HSNW - 5 June 2012
Unit 8200 is Israel’s equivalent of the U.S. National Security Agency (NSA) or GCHQ in Britain; what sets the unit apart from its SIGINT counterparts in the United States and Europe is that it does almost all its research and development in-house; this means that, aside from interpreters and analysts, the unit is home to a huge cadre of engineers, technicians, and programmers; one result is that veterans of Unit 8200 have founded many of Israel’s successful high-tech start-ups
The waves of cyber attacks on Iran’s nuclear facilities and critical infrastructure – the attacks we know of: Stuxnet, Duqu, Flame – have drawn attention to the secretive Unit 8200, the cyberwarfare unit within the Israel Defense Force (IDF) Military Intelligence (MI) branch (these cyberattacks have also drawn attention to the U.S. efforts in this regard: see David Sanger, “Obama Order Sped Up Wave of Cyberattacks Against Iran,” New York Times, 1 June 2012). The Financial Times notes that Unit 8200 is Israel’s equivalent of the U.S. National Security Agency (NSA) or GCHQ in Britain.

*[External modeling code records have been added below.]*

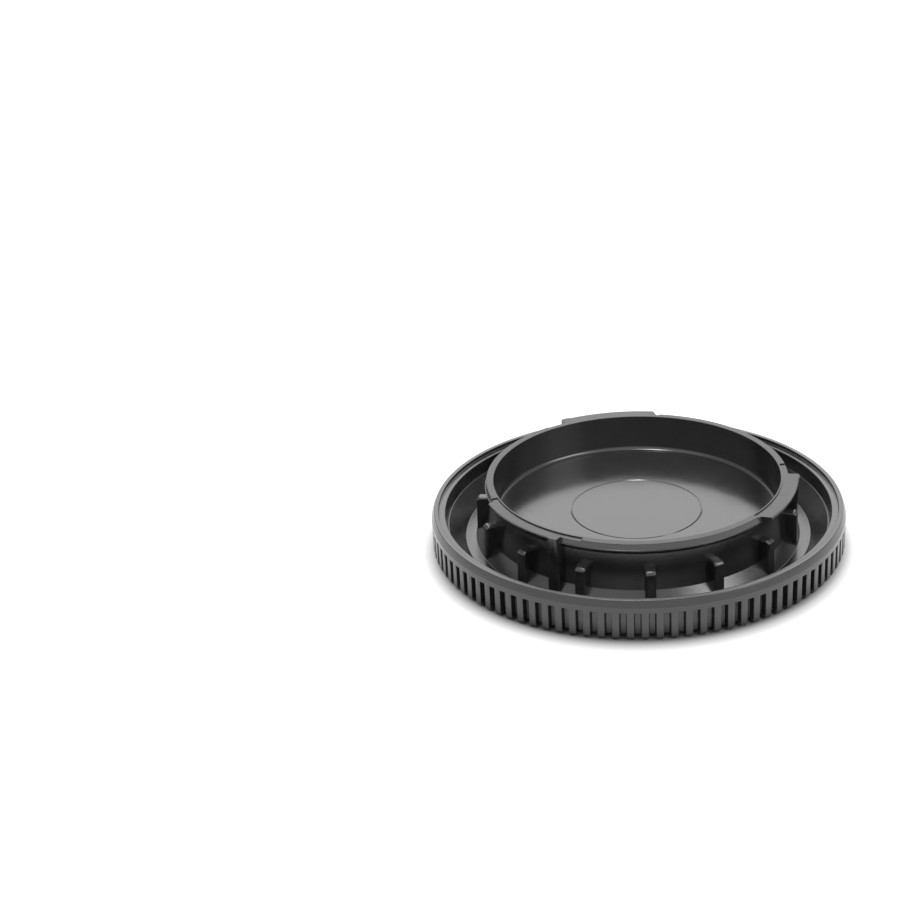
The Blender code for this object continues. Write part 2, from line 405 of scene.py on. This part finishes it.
@dataclass
class BayonetLugs:
    """The three lugs on the ring, their stop columns, and the seats cut into the ring's top."""

    count: int = 3
    first_angle: float = -159.6
    spans: tuple[float, ...] = (42.4, 40.6, 40.6)
    slant: float = 2.6
    root: float = 21.0
    wall: float = 21.42
    ring_edge: float = 21.75
    projections: tuple[float, ...] = (0.9, 1.4, 1.4)
    top: float = 9.9
    thickness: float = 1.6
    edge_rounding: float = 0.06
    edge_steps: int = 3
    edge_height: float = 0.12
    start_height: float = 0.4
    start_share: float = 0.6
    column_width: float = 1.6
    column_foot_width: float = 2.3
    column_foot: float = 22.95
    column_corner: float = 0.4
    column_corner_steps: int = 4
    column_projection: float = 0.22
    column_bottom: float = 0.85
    seat_inner: float = 20.95
    seat_reach: float = 1.5
    seat_rise: float = 1.0
    seat_lead: float = 0.4
    seat_tail: float = 7.0
    overlap: float = 0.4
    step: float = 0.8

    def outer(self, index: int) -> float:
        """Return a lug's outer radius."""
        return self.ring_edge + self.projections[index]

    def start(self, index: int) -> float:
        """Return the angle where a lug starts, in degrees."""
        return self.first_angle + index * 360.0 / self.count

    def section(self, outer: float, share: float) -> Section:
        """Return a lug's section at a share of its span.

        Args:
            outer: The lug's outer radius.
            share: Place along the lug, from 0 at its start to 1.

        Returns:
            A wedge, whose edge is taller near the start.
        """
        rise = max(0.0, 1.0 - share / self.start_share)
        edge = self.edge_height + (self.start_height - self.edge_height) * rise
        rounding = self.edge_rounding
        centre = (outer - rounding, self.top - rounding)
        top_edge = arc(centre, rounding, 0.0, 90.0, self.edge_steps)
        return [
            (self.root, self.top - self.thickness),
            (self.wall, self.top - self.thickness),
            (outer - rounding, self.top - rounding - edge - rounding),
            (outer, self.top - rounding - edge),
            *top_edge,
            (outer - rounding, self.top + self.overlap),
            (self.root, self.top + self.overlap),
        ]

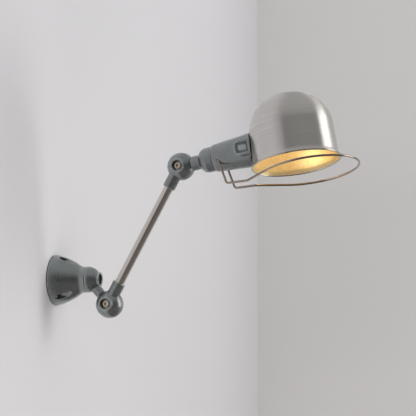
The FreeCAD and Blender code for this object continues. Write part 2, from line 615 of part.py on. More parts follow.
inside = [("0", "-1"), ("rim_radius - shade_wall", "-1")] + dome_outline("-shade_wall")
screw_seat = "shade_reach + shade_wall + screw_seat_clear - (%s)"
screw_spots = [("upper", "-shade_screw_circle", screw_seat % (
                    "crown_radius - dome_side_arc + sqrt(pow(dome_side_arc; 2)"
                    " - pow(shade_screw_circle + rim_drop - crown_height; 2))")),
               ("lower", "shade_screw_circle", screw_seat % (
                   "crown_radius + (skirt_radius - crown_radius)"
                   " * (crown_height - rim_drop + shade_screw_circle)"
                   " / (crown_height - skirt_start)"))]
keep(cut("shade", dome_solid("shade_outside", "0"), turned("shade_inside", shade, inside),
         lengthwise("lamp_hole", "lamp_hole_radius"),
         *[lengthwise("shade_hole_" + word, "shade_screw_radius + shade_hole_clear", x=height)
           for word, height, seat in screw_spots]))
saddle = turned("saddle_tube", head, [
    ("gasket_inner", "shade_reach - crown_radius * 1.4"),
    ("gasket_outer", "shade_reach - crown_radius * 1.4"),
    ("gasket_outer", "shade_reach - crown_radius * 0.7"),
    ("gasket_inner", "shade_reach - crown_radius * 0.7"),
])
saddle_band = doc.addObject("Part::Common", "saddle_band")
saddle_band.Base = saddle
saddle_band.Tool = dome_solid("saddle_reach", "shade_gasket")
keep(cut("shade_gasket", saddle_band, dome_solid("saddle_seat", "seat_fit"),
         *[lengthwise("gasket_hole_" + word, "shade_screw_radius + shade_hole_clear", x=height)
           for word, height, seat in screw_spots]))
shade_screws = []
for word, height, seat in screw_spots:
    shade_screws.append(join("shade_screw_" + word,
                             rod("shade_shaft_" + word, head, "shade_screw_radius",
                                 "shade_screw_length + 1", x=height,
                                 z=seat + " - shade_screw_length"),
                             rod("shade_head_" + word, head, "shade_screw_head",
                                 "shade_screw_head_height", x=height, z=seat)))
keep(group("shade_screws", *shade_screws))


# ---- housing ----
housing_shell = turned("housing_shell", head, [
    ("nipple_radius + clamp_clear", "housing_start"),
    ("housing_rear_radius - housing_corner", "housing_start", "housing_corner", 1),
    ("housing_rear_radius", "housing_rear"),
    ("housing_front_radius", "housing_front"),
    ("housing_front_radius - housing_wall", "housing_front"),
    ("ledge_radius", "ledge_height"),
    ("chamber_radius", "ledge_height"),
    ("chamber_radius", "housing_start + rear_wall"),
    ("nipple_radius + clamp_clear", "housing_start + rear_wall"),
])
tap_start = "%s - shade_screw_length - shade_tap_clear"
screw_bosses = [rod("shade_boss_" + word, head, "shade_boss_radius",
                    "housing_front - (%s) + shade_boss_floor" % (tap_start % seat),
                    x=height, z=tap_start % seat + " - shade_boss_floor")
                for word, height, seat in screw_spots]
pad_round = rod("pad_round", head, "pad_radius", "pad_height", z="housing_front - pad_back",
                axis="1;0;0", turn="90")
pad_square = block("pad_square", head, "2 * pad_radius", "pad_height", "pad_back",
                   x="-pad_radius", y="-pad_height", z="housing_front - pad_back")
pad_core = turned("pad_core", head, [
    ("0", "housing_rear"),
    ("housing_rear_radius - housing_wall / 2", "housing_rear"),
    ("housing_front_radius - housing_wall / 2", "housing_front"),
    ("0", "housing_front"),
])
switch_pad = cut("switch_pad", join("pad_blank", pad_round, pad_square), pad_core)
guard_lean = "atan(guard_slope)"
guard_bores = [rod("guard_bore_%d" % side, head, "wire_guard_radius + guard_fit",
                   "(guard_heel_drop - guard_top_drop) / cos(%s)" % guard_lean,
                   x="guard_top_drop - guard_end_clear", y="guard_half_width * %d" % side,
                   z="housing_start + guard_top_set - guard_end_clear * guard_slope",
                   axis="0;1;0", turn="90 deg - " + guard_lean)
               for side in (-1, 1)]
holder_holes = [rod("holder_hole_%d" % side, head, "holder_screw_radius + thread_clear",
                    "holder_screw_length + 1", y="holder_screw_circle * %d" % side,
                    z="ledge_height + holder_flange_thick - holder_screw_length")
                for side in (-1, 1)]
shade_taps = [rod("shade_tap_" + word, head, "shade_screw_radius + thread_clear",
                  "housing_front", x=height, z=tap_start % seat)
              for word, height, seat in screw_spots]
keep(cut("lamp_housing", join("housing_body", housing_shell, switch_pad, *screw_bosses),
         dome_solid("housing_saddle", "shade_gasket + seat_fit"),
         block("switch_recess", switch, "2 * recess_half_width", "recess_length", "pad_height",
               x="-recess_half_width", y="-recess_length / 2", z="0"),
         block("switch_window", switch, "2 * (switch_half_width + bezel_clear)",
               "switch_length + 2 * bezel_clear", "switch_depth + 1",
               x="-switch_half_width - bezel_clear", y="-switch_length / 2 - bezel_clear",
               z="-switch_depth"),
         *guard_bores, *holder_holes, *shade_taps))


# ---- lampholder and bulb ----
holder_blank = turned("holder_blank", head, [
    ("0", "ledge_height"),
    ("holder_flange", "ledge_height"),
    ("holder_flange", "ledge_height + holder_flange_thick"),
    ("holder_radius", "ledge_height + holder_flange_thick"),
    ("holder_radius", "holder_end"),
    ("holder_bore", "holder_end"),
    ("holder_bore", "holder_floor"),
    ("0", "holder_floor"),
])
keep(cut("lampholder", holder_blank, *[
    rod("flange_hole_%d" % side, head, "holder_screw_radius + thread_clear", "holder_screw_length",
        y="holder_screw_circle * %d" % side, z="ledge_height - 1") for side in (-1, 1)]))
keep(turned("lampholder_shell", head, [
    ("holder_bore - thread_clear - shell_wall", "holder_floor"),
    ("holder_bore - thread_clear", "holder_floor"),
    ("holder_bore - thread_clear", "holder_floor + shell_length"),
    ("holder_bore - thread_clear - shell_wall", "holder_floor + shell_length"),
]))
keep(rod("lampholder_contact", head, "contact_radius", "contact_height", z="holder_floor"))
keep(group("holder_screws", *[
    join("holder_screw_%d" % side,
         rod("holder_shaft_%d" % side, head, "holder_screw_radius", "holder_screw_length",
             y="holder_screw_circle * %d" % side,
             z="ledge_height + holder_flange_thick - holder_screw_length + 0.2"),
         rod("holder_head_%d" % side, head, "holder_screw_head", "holder_screw_head_height",
             y="holder_screw_circle * %d" % side, z="ledge_height + holder_flange_thick"))
    for side in (-1, 1)]))
keep(turned("bulb_cap", head, [
    ("0", "bulb_cap_start"),
    ("bulb_pip_radius", "bulb_cap_start"),
    ("bulb_cap_radius", "bulb_cap_start + bulb_pip_height"),
    ("bulb_cap_radius", "bulb_cap_end"),
    ("bulb_stem_radius + glass_clear", "bulb_cap_end"),
    ("bulb_stem_radius + glass_clear", "bulb_cap_end - bulb_stem_depth - glass_clear"),
    ("0", "bulb_cap_end - bulb_stem_depth - glass_clear"),
]))
keep(turned("bulb_glass", head, [
    ("0", "bulb_cap_end - bulb_stem_depth"),
    ("bulb_stem_radius", "bulb_cap_end - bulb_stem_depth"),
    ("bulb_stem_radius", "bulb_cap_end + bulb_stem_rise"),
    ("bulb_shoulder_radius", "bulb_cap_end + bulb_shoulder", "bulb_belly_arc", 1),
    ("bulb_belly_radius", "bulb_cap_end + bulb_belly", "bulb_taper_arc", 1),
    ("bulb_tip_radius", "bulb_cap_end + bulb_tip", "bulb_tip_arc", 1),
    ("0", "bulb_cap_end + bulb_tip + bulb_tip_arc"
     " - sqrt(pow(bulb_tip_arc; 2) - pow(bulb_tip_radius; 2))"),
]))


# ---- switch ----
rocker_pocket = block("rocker_pocket", switch, "2 * (rocker_half_width + rocker_clear / 2)",
                      "rocker_length + 2 * rocker_clear", "switch_depth + bezel_thick",
                      x="-rocker_half_width - rocker_clear / 2",
                      y="-rocker_length / 2 - rocker_clear", z="-rocker_root - rocker_clear - 1")
pivot_hole = rod("pivot_hole", switch, "pivot_radius + pivot_clear",
                 "2 * (rocker_half_width + pivot_reach + pivot_clear)",
                 x="-rocker_half_width - pivot_reach - pivot_clear", axis="0;1;0", turn="90")
keep(cut("switch_body",
         join("switch_blank",
              block("switch_bezel", switch, "2 * (recess_half_width - bezel_clear)",
                    "recess_length - 2 * bezel_clear", "bezel_thick",
                    x="-recess_half_width + bezel_clear", y="-recess_length / 2 + bezel_clear",
                    z="bezel_clear"),
              block("switch_box", switch, "2 * switch_half_width", "switch_length",
                    "switch_depth + bezel_clear", x="-switch_half_width", y="-switch_length / 2",
                    z="-switch_depth")),
         rocker_pocket, pivot_hole))
rocker_frame = frame("RockerFrame", spot(switch, axis="1;0;0", turn="-rocker_tilt"))
rocker_blank = doc.addObject("PartDesign::Body", "rocker_blank")
rocker_sketch = outline_sketch(rocker_blank, "YZ_Plane", [
    ("-rocker_length / 2 + 1", "-rocker_root"),
    ("rocker_length / 2 - 1", "-rocker_root"),
    ("rocker_length / 2", "rocker_height"),
    ("-rocker_length / 2", "rocker_height"),
])
rocker_pad = rocker_blank.newObject("PartDesign::Pad", "rocker_pad")
rocker_pad.Profile = rocker_sketch
rocker_pad.Midplane = True
bind(rocker_pad, Length="2 * rocker_half_width")
rocker_blank.setExpression("Placement", rocker_frame.Name + ".Placement")
rocker_barrel = doc.addObject("Part::Common", "rocker_barrel")
rocker_barrel.Base = rocker_blank
rocker_barrel.Tool = rod("rocker_round", rocker_frame, "rocker_crown", "rocker_length + 2",
                         y="rocker_length / 2 + 1", z="rocker_height - rocker_crown",
                         axis="1;0;0", turn="90")
keep(join("switch_rocker", rocker_barrel,
          rod("rocker_pivot", rocker_frame, "pivot_radius", "2 * (rocker_half_width + pivot_reach)",
              x="-rocker_half_width - pivot_reach", axis="0;1;0", turn="90")))


# ---- guard: one wire, bent at four corners and closed in front by most of a circle ----
def bent_path(corners, radius):
    """Edges along a line of corners, each inner corner rounded to a bend radius."""
    edges = []
    last = corners[0]
    for before, corner, after in zip(corners, corners[1:], corners[2:]):
        arriving = (corner - before).normalize()
        leaving = (after - corner).normalize()
        half = arriving.getAngle(leaving) / 2
        back = radius * math.tan(half)
        first = corner - arriving * back
        end = corner + leaving * back
        inward = (leaving - arriving).normalize()
        middle = corner + inward * (radius / math.cos(half) - radius)
        edges.append(Part.LineSegment(last, first).toShape())
        edges.append(Part.Arc(first, middle, end).toShape())
        last = end
    edges.append(Part.LineSegment(last, corners[-1]).toShape())
    return edges


def guard_shape():
    """The wire's solid in the head's frame."""
    ring = value("guard_ring_radius")
    centre = FreeCAD.Vector(value("guard_drop"), 0, value("shade_reach + guard_lead"))
    back = value("shade_set + guard_lead + guard_bend_back")
    side = value("guard_half_width")
    spread = math.acos(ring / math.hypot(back, side)) + math.atan2(side, back)
    tangents = [centre + FreeCAD.Vector(0, way * ring * math.sin(spread), -ring * math.cos(spread))
                for way in (-1, 1)]
    heel = value("housing_start + guard_heel_set")
    top = value("housing_start + guard_top_set")
    bend_reach = value("housing_front - guard_bend_back")
    legs = []
    for way, tangent in zip((-1, 1), tangents):
        legs.append([FreeCAD.Vector(value("guard_top_drop"), way * side, top),
                     FreeCAD.Vector(value("guard_heel_drop"), way * side, heel),
                     FreeCAD.Vector(value("guard_bend_drop"), way * side, bend_reach),
                     tangent])
    bend = value("guard_bend")
    front = centre + FreeCAD.Vector(0, 0, ring)
    edges = bent_path(legs[0], bend)
    edges.append(Part.Arc(tangents[0], front, tangents[1]).toShape())
    edges.extend(bent_path(legs[1][::-1], bend))
    path = Part.Wire(edges)
    start = legs[0][0]
    section = Part.Circle(start, legs[0][1] - start, value("wire_guard_radius"))
    return path.makePipeShell([Part.Wire([section.toShape()])], True, False)


guard = doc.addObject("Part::Feature", "guard_wire")
guard.Shape = guard_shape()
guard.setExpression("Placement", head.Name + ".Placement")
keep(guard)

doc.recompute()

# ---- check and write ----
for item in doc.Objects:
    if "Invalid" in item.State or "Error" in item.State:
        raise RuntimeError("%s did not compute: %s" % (item.Name, item.State))
os.makedirs("parts", exist_ok=True)
for item in pieces:
    item.Label = item.Name
    shape = item.Shape
    if shape.isNull() or not shape.isValid() or not shape.Solids:
        raise RuntimeError("%s has no sound solid" % item.Label)
    shape.exportStep("parts/%s.step" % item.Label)
    print("%-26s solids %d  volume %10.1f" % (item.Label, len(shape.Solids), shape.Volume))
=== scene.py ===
import json
import math

import bmesh
import bpy
from mathutils import Matrix, Vector


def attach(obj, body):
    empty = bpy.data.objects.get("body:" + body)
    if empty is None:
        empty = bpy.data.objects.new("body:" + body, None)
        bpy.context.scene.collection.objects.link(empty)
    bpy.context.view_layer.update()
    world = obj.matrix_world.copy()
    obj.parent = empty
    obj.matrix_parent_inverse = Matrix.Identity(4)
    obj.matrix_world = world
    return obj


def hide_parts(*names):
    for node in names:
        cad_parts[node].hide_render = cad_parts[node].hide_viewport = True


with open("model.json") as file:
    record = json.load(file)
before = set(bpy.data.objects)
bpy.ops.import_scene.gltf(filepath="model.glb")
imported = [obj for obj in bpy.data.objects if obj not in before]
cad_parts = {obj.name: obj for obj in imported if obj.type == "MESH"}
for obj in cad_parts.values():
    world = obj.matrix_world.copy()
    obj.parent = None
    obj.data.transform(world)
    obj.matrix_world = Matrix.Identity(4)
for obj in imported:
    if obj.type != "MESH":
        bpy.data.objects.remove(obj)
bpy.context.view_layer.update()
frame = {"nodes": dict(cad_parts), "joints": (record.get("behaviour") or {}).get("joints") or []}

# ---- Camera ----
# The photograph's own viewpoint: a long lens some 3.5 m away, a little below the wall base and
# looking slightly up, with the lamp's wall running away on the left.
eye = bpy.data.cameras.new("photo_camera")
eye.lens = 190.4
eye.sensor_width = 36
eye.clip_end = 100
camera = bpy.data.objects.new("photo_camera", eye)
camera.location = (1.4006, -3.2886, -0.1906)
camera.rotation_euler = (math.radians(94.94), 0, math.radians(19.11))
bpy.context.scene.collection.objects.link(camera)
bpy.context.scene.camera = camera
bpy.context.scene.view_settings.view_transform = "Standard"

# ---- Room ----
# Two plaster walls that meet in a corner behind the lamp, and a grey floor, each under matt
# emulsion put on with a roller. A wall seen from behind lets the eye through.


def srgb(code):
    """A linear colour from an sRGB hex value."""
    parts = [int(code[i:i + 2], 16) / 255 for i in (1, 3, 5)]
    return tuple(p / 12.92 if p <= 0.04045 else ((p + 0.055) / 1.055) ** 2.4 for p in parts) + (1,)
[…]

These three organizations belong to a branch of the military called signals intelligence, or SIGINT. Unit 8200’s task is to intercept, monitor, and analyze enemy communications and data traffic — from mobile phone chatter and e-mails to flight paths and electronic signals. The unit’s goal is to “fish out from an ocean of data the piece of information that will help the Israeli security forces identify and thwart a potential attack,” the FT writes.